_WHAT YOU HAVE TO DO_
Lines before the one containing "Break this object" are excluded; reproduce that line and all lines after it in the entries below, exactly.

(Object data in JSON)
* Start *

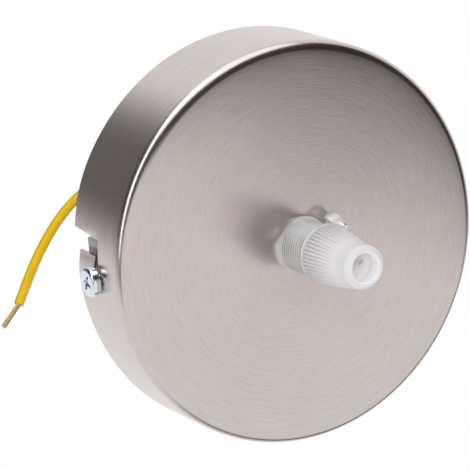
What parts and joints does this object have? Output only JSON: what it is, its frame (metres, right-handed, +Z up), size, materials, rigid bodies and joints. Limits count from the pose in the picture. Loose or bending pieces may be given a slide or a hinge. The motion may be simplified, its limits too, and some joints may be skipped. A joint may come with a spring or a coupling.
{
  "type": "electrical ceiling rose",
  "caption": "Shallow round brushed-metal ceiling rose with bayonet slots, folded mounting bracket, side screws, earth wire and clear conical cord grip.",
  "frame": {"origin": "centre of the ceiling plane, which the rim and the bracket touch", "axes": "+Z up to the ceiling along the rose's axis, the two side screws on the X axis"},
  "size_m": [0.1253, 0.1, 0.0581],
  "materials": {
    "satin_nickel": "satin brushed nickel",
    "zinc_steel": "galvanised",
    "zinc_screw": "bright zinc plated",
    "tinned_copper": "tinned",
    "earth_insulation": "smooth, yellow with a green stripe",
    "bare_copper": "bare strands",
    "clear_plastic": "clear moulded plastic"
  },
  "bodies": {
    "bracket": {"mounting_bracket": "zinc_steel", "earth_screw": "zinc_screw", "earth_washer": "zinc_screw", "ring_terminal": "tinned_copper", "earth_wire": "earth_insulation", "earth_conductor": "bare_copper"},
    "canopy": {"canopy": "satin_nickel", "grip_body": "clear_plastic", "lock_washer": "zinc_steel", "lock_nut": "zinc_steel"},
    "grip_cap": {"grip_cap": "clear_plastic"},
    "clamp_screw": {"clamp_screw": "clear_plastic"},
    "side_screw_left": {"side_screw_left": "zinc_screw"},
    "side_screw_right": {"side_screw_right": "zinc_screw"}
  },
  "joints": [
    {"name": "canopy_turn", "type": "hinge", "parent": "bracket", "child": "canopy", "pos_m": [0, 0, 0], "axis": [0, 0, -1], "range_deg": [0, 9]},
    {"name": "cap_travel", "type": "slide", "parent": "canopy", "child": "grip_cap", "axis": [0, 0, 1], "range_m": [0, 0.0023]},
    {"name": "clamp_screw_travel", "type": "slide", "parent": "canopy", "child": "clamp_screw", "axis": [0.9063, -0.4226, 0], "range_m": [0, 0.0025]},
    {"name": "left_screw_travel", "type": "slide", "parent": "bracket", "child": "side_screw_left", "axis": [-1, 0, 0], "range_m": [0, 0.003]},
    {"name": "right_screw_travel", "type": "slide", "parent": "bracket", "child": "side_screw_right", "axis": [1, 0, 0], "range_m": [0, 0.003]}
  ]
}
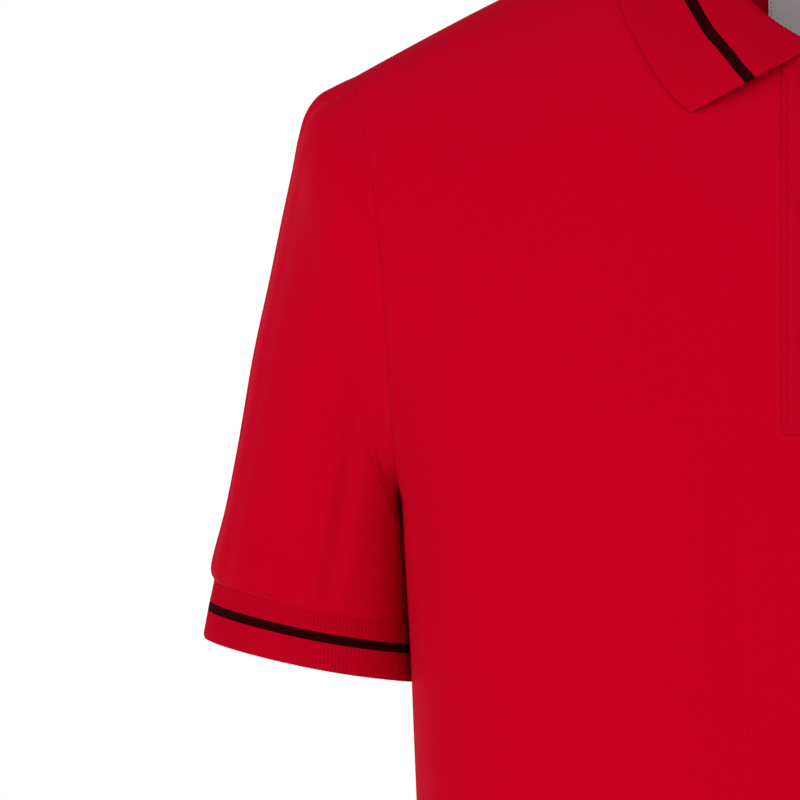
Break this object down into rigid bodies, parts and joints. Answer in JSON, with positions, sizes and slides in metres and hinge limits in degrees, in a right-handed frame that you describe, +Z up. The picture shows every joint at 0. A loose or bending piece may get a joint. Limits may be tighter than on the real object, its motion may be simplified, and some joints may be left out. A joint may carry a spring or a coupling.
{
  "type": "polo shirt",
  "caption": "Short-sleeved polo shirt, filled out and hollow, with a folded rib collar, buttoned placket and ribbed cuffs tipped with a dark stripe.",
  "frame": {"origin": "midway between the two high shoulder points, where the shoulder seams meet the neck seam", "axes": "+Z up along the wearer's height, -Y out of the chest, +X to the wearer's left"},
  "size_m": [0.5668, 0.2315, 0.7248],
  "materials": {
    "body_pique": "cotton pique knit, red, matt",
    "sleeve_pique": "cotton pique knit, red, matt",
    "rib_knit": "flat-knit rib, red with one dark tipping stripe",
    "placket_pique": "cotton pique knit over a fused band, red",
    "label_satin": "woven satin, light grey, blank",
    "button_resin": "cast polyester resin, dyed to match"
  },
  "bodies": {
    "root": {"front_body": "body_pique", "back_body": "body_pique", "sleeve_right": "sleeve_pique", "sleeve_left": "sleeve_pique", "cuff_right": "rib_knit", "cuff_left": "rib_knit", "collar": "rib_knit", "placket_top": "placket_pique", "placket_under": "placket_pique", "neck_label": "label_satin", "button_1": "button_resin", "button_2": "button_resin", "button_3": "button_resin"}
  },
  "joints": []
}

* End *

_ANSWER FOR THE TASK_
Break this object down into rigid bodies, parts and joints. Answer in JSON, with positions, sizes and slides in metres and hinge limits in degrees, in a right-handed frame that you describe, +Z up. The picture shows every joint at 0. A loose or bending piece may get a joint. Limits may be tighter than on the real object, its motion may be simplified, and some joints may be left out. A joint may carry a spring or a coupling.
{
  "type": "polo shirt",
  "caption": "Short-sleeved polo shirt, filled out and hollow, with a folded rib collar, buttoned placket and ribbed cuffs tipped with a dark stripe.",
  "frame": {"origin": "midway between the two high shoulder points, where the shoulder seams meet the neck seam", "axes": "+Z up along the wearer's height, -Y out of the chest, +X to the wearer's left"},
  "size_m": [0.5668, 0.2315, 0.7248],
  "materials": {
    "body_pique": "cotton pique knit, red, matt",
    "sleeve_pique": "cotton pique knit, red, matt",
    "rib_knit": "flat-knit rib, red with one dark tipping stripe",
    "placket_pique": "cotton pique knit over a fused band, red",
    "label_satin": "woven satin, light grey, blank",
    "button_resin": "cast polyester resin, dyed to match"
  },
  "bodies": {
    "root": {"front_body": "body_pique", "back_body": "body_pique", "sleeve_right": "sleeve_pique", "sleeve_left": "sleeve_pique", "cuff_right": "rib_knit", "cuff_left": "rib_knit", "collar": "rib_knit", "placket_top": "placket_pique", "placket_under": "placket_pique", "neck_label": "label_satin", "button_1": "button_resin", "button_2": "button_resin", "button_3": "button_resin"}
  },
  "joints": []
}